FRAND issues back in the spotlight

Posted on 28 October 2019

The Supreme Court has heard argument recently in the appeals in Unwired Planet v Huawei and Conversant v ZTE.  It will no doubt be a few months before the Supreme Court delivers its decision, which will determine a number of key issues that will set the path for future litigation over standard essential patents and FRAND (fair, reasonable and non-discriminatory) licensing.  Both cases concern patents declared to be essential (standard essential patents or SEPs) to the practice of a number of telecommunications standards, pursuant to which Unwired Planet and Conversant are obliged to make those patents available to license on FRAND terms.

The first issue is whether the UK courts can set the terms of a single FRAND licence in relation to a multi-national patent portfolio on a global basis, as opposed to a nation-by-nation one (noting that, if the implementer does not agree to accept the global licence, it will be subject to an injunction in the UK).  Another important issue focuses on the meaning of the non-discriminatory requirement, where different licence terms are offered to different implementers: specifically here, does it mean that materially the same licence terms that Unwired Planet offered to Samsung had to be offered to Huawei?  We discussed the issues in Unwired Planet v Huawei in our October 2018 report on the Court of Appeal's decision, and the issues raised in Conversant v ZTE in our Annual Patents Review.

We will report on the Supreme Court's decision in these two cases in due course.  In the meantime, the High Court has had to consider the other side of the argument – i.e., where an implementer says it is willing to take a licence, but considers the SEP owner to be intransigent or to be offering non-FRAND terms.  In the case of Vestel v (1) HEVC Advance and (2) Philips, the implementer (Vestel) has relied upon competition law and argued that Advance and Philips have abused their respective dominant positions in the relevant markets, contrary to Article 102, TFEU, for example by failing to offer Vestel licences on FRAND terms and threatening to seek injunctions against it.  Vestel also seeks a declaration from the Court that its counter-offer is FRAND.

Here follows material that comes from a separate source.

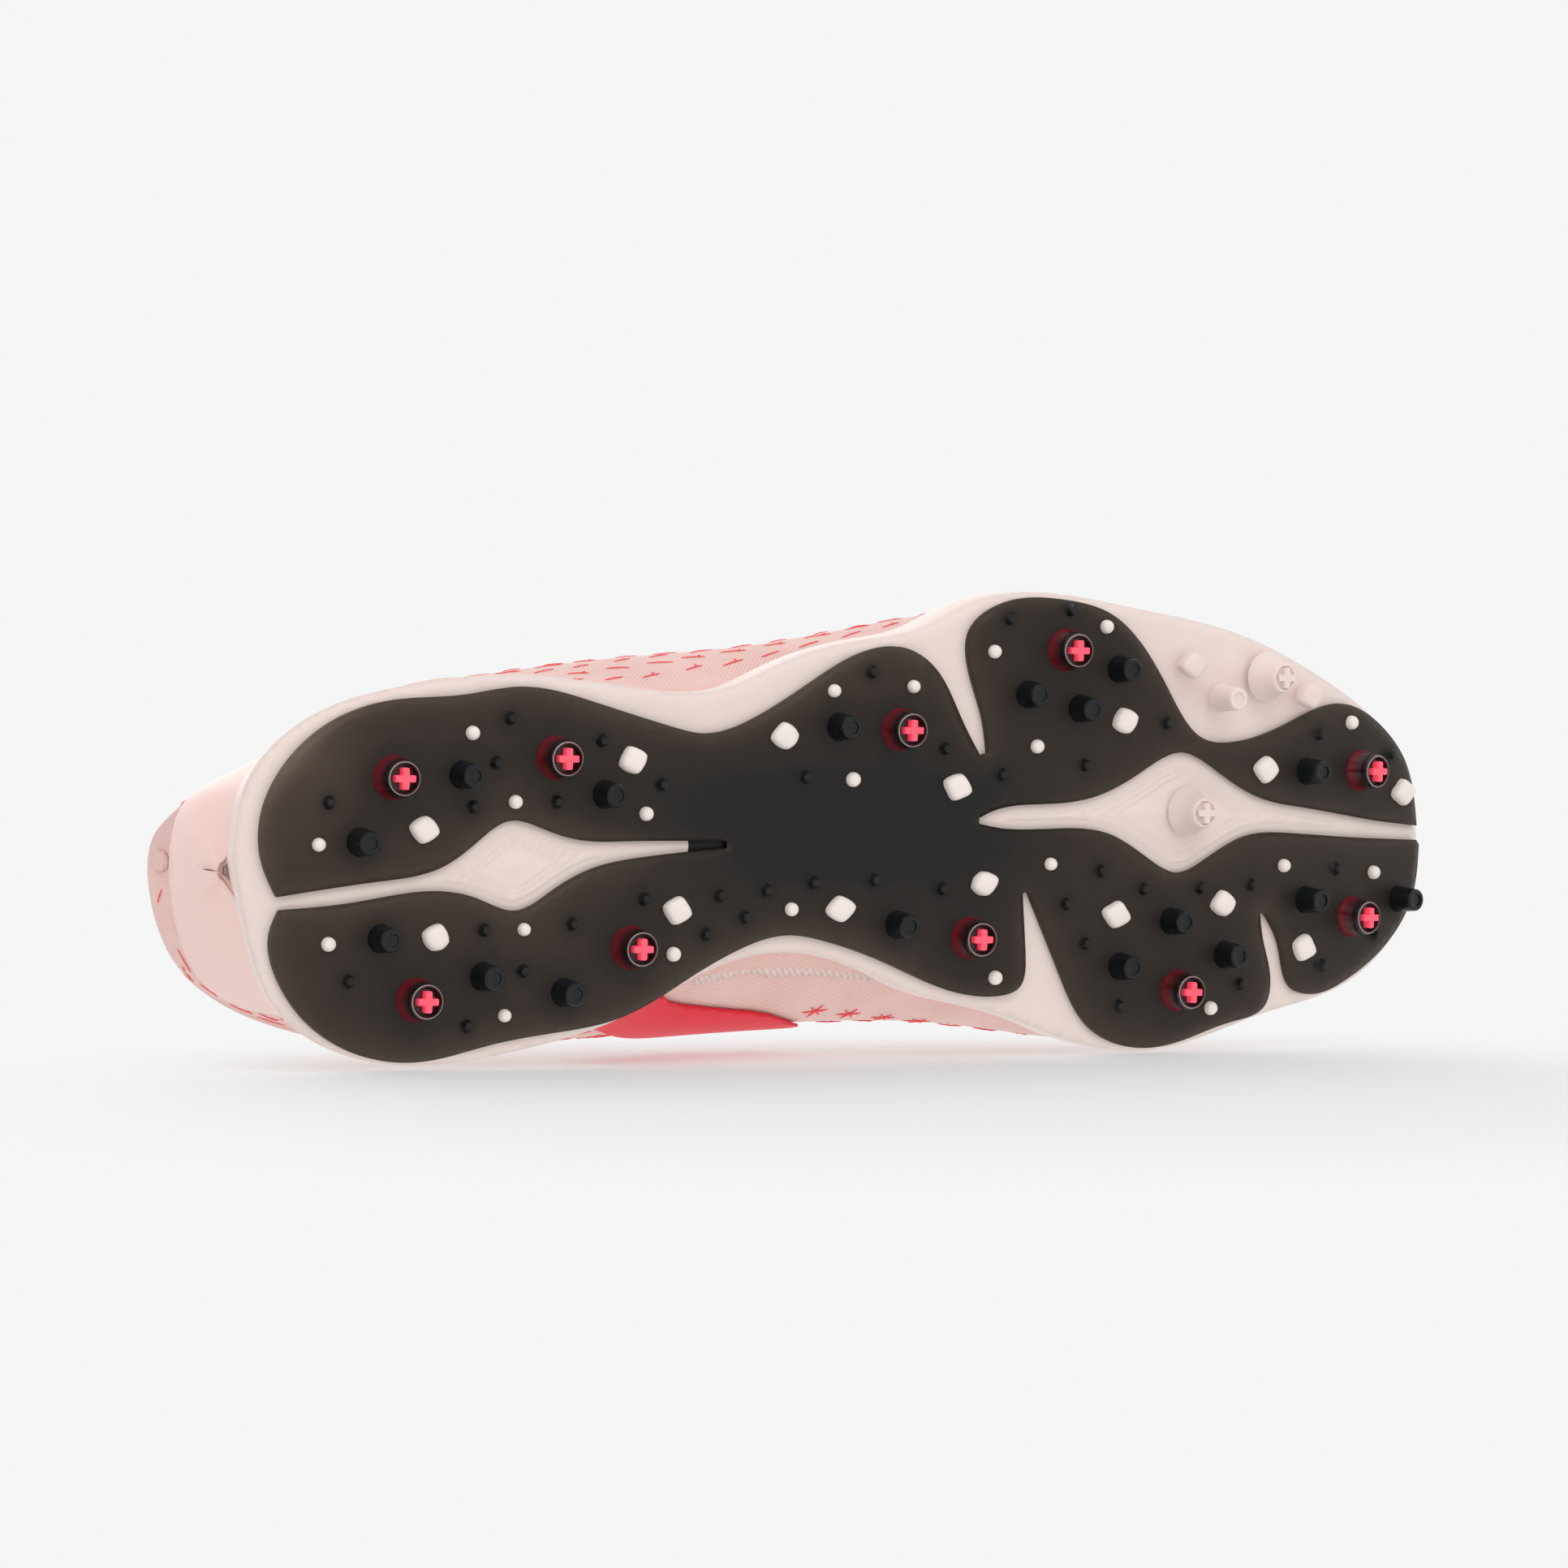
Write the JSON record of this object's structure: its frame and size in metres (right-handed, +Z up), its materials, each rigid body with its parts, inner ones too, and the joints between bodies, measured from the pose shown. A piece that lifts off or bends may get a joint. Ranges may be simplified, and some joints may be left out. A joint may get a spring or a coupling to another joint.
{
  "type": "soccer cleat",
  "caption": "Low-cut right soccer cleat with a smoked stud plate on a pale base, cross-tipped studs, knit upper, tongue and laces; the forefoot flexes and the tongue folds.",
  "frame": {"origin": "on the ground under the middle of the shoe", "axes": "+X to the toe, +Y to the medial side of a right foot, +Z up; the studs stand on z = 0"},
  "size_m": [0.2918, 0.098, 0.0997],
  "materials": {
    "smoked_plastic": "smoky translucent plastic, semi-gloss",
    "smoked_stud": "smoky translucent plastic, gloss",
    "coral_plastic": "coral red plastic, semi-gloss",
    "dark_stud": "blue-black plastic, satin",
    "pale_moulding": "pale pink-white moulded plastic, matte",
    "shank_plastic": "black plastic, matte",
    "board": "pressed fibre board",
    "insole_fabric": "brushed textile over foam",
    "lining_fabric": "soft knitted lining",
    "counter_plastic": "moulded stiffener",
    "foam": "open foam",
    "pink_knit": "pale pink knit with red flecks",
    "heel_film": "smooth pale pink film, satin",
    "red_satin": "crimson satin film",
    "binding": "pale pink bound edge",
    "eyestay_film": "red film, satin",
    "navy_lace": "dark navy woven lace",
    "aglet_plastic": "clear-coated lace tip"
  },
  "bodies": {
    "rear": {"aglets": "aglet_plastic", "collar_binding": "binding", "collar_padding": "foam", "cross_stud_cores_rear": "coral_plastic", "cross_stud_shells_rear": "smoked_stud", "eyestay_lateral": "eyestay_film", "eyestay_medial": "eyestay_film", "heel_counter": "counter_plastic", "heel_panel": "heel_film", "heel_seam_tape": "red_satin", "insole_flex_zone": "insole_fabric", "insole_rear": "insole_fabric", "knit_flex_zone": "pink_knit", "lace": "navy_lace", "lasting_board_rear": "board", "lining_flex_zone": "lining_fabric", "lining_rear": "lining_fabric", "nubs_rear": "dark_stud", "pale_base_rear": "pale_moulding", "pebbles_rear": "pale_moulding", "pips_rear": "pale_moulding", "quarter_backing": "foam", "quarter_lateral": "pink_knit", "quarter_medial": "pink_knit", "round_studs_rear": "dark_stud", "shank": "shank_plastic", "side_panel_medial": "red_satin", "smoked_plate_rear": "smoked_plastic", "tongue_base": "pink_knit"},
    "forefoot": {"cross_stud_cores_front": "coral_plastic", "cross_stud_shells_front": "smoked_stud", "insole_front": "insole_fabric", "lasting_board_front": "board", "lining_front": "lining_fabric", "nubs_front": "dark_stud", "pale_base_front": "pale_moulding", "pale_studs_front": "pale_moulding", "pebbles_front": "pale_moulding", "pips_front": "pale_moulding", "round_studs_front": "dark_stud", "smoked_plate_front": "smoked_plastic", "toe_puff": "counter_plastic", "vamp_backing": "foam", "vamp_knit": "pink_knit"},
    "tongue_top": {"tongue_top": "pink_knit"}
  },
  "joints": [
    {"name": "forefoot_flex", "type": "hinge", "parent": "rear", "child": "forefoot", "pos_m": [0.031, 0.0005, 0.0065], "axis": [-0.3584, -0.9336, 0], "range_deg": [0, 25], "stiffness_Nm_per_rad": 4, "deforming": ["knit_flex_zone", "lining_flex_zone", "insole_flex_zone"]},
    {"name": "tongue_fold", "type": "hinge", "parent": "rear", "child": "tongue_top", "pos_m": [-0.0515, 0.0033, 0.0864], "axis": [0, 1, 0], "range_deg": [0, 50], "stiffness_Nm_per_rad": 0.05}
  ]
}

However, HHJ Hacon has rejected Vestel's claims against both Advance and Philips on the grounds that the English court does not have jurisdiction to hear them.  In relation to Philips, this was because Vestel could not demonstrate that it could rely upon Article 7(2) of the Brussels Re-Cast Regulation: this provision provides that, in tort matters, a party can bring proceedings in the courts for the place where the harmful event occurred or may occur.  In relation to Advance, Vestel likewise could not rely upon the relevant jurisdictional gateways to allow the claim to proceed in the High Court.

In particular, Vestel were unable to convince the Court that it would suffer the two heads of damage that it relied upon in the UK arising out of the alleged abuses by Advance/Philips (assuming such abuse were made out at trial). The first head of damage Vestel relied upon was that flowing from Vestel Turkey being 'forced' to enter into a licence agreement with Advance/Philips on abusive terms.  However, the Court concluded that there was nothing that would have the effect of forcing Vestel Turkey to enter into a licence.  In particular, in circumstances where the terms of a licence was set by the Court, those terms would necessarily be FRAND. The second head of damage relied upon was Vestel's uncertainty as to the royalty it would ultimately have to pay for a licence from Advance, which meant that Vestel UK did not know how much money to set aside, which could lead to it setting aside too much or too little money to pay royalties.  The Judge concluded that, to succeed in this argument, Vestel would have to have filed evidence explaining why Vestel UK would suffer significant damage, but also why obvious ways to avoid such damage (such as any suitable member of the Vestel Group putting aside the royalties claimed until the licence was settled) could not be put in place. The judge concluded that Vestel's evidence was vague and the assertion that Vestel UK risked 'catastrophic losses' was hyperbole, at best.

No doubt Vestel will seek permission this ruling to appeal to the Court of Appeal.  In the meantime, it is worth noting the Judge's comments under his heading 'whether an implementer can overcome an impasse in negotiations' i.e., in circumstances where it regards a SEP owner's offer for a licence as non-FRAND, and the SEP owner refuses to amend its offer.  Philips/Advance's Counsel argued that an action for abuse of a dominant position would never be an appropriate avenue for an implementer in such a scenario, and speculated that a court may be able to exercise an inherent jurisdiction to decide FRAND terms by means of declaratory relief. The Judge did not deal with this point (as it was not necessary to do so)  noting "that [it] would be for another day and, in this instance, another jurisdiction".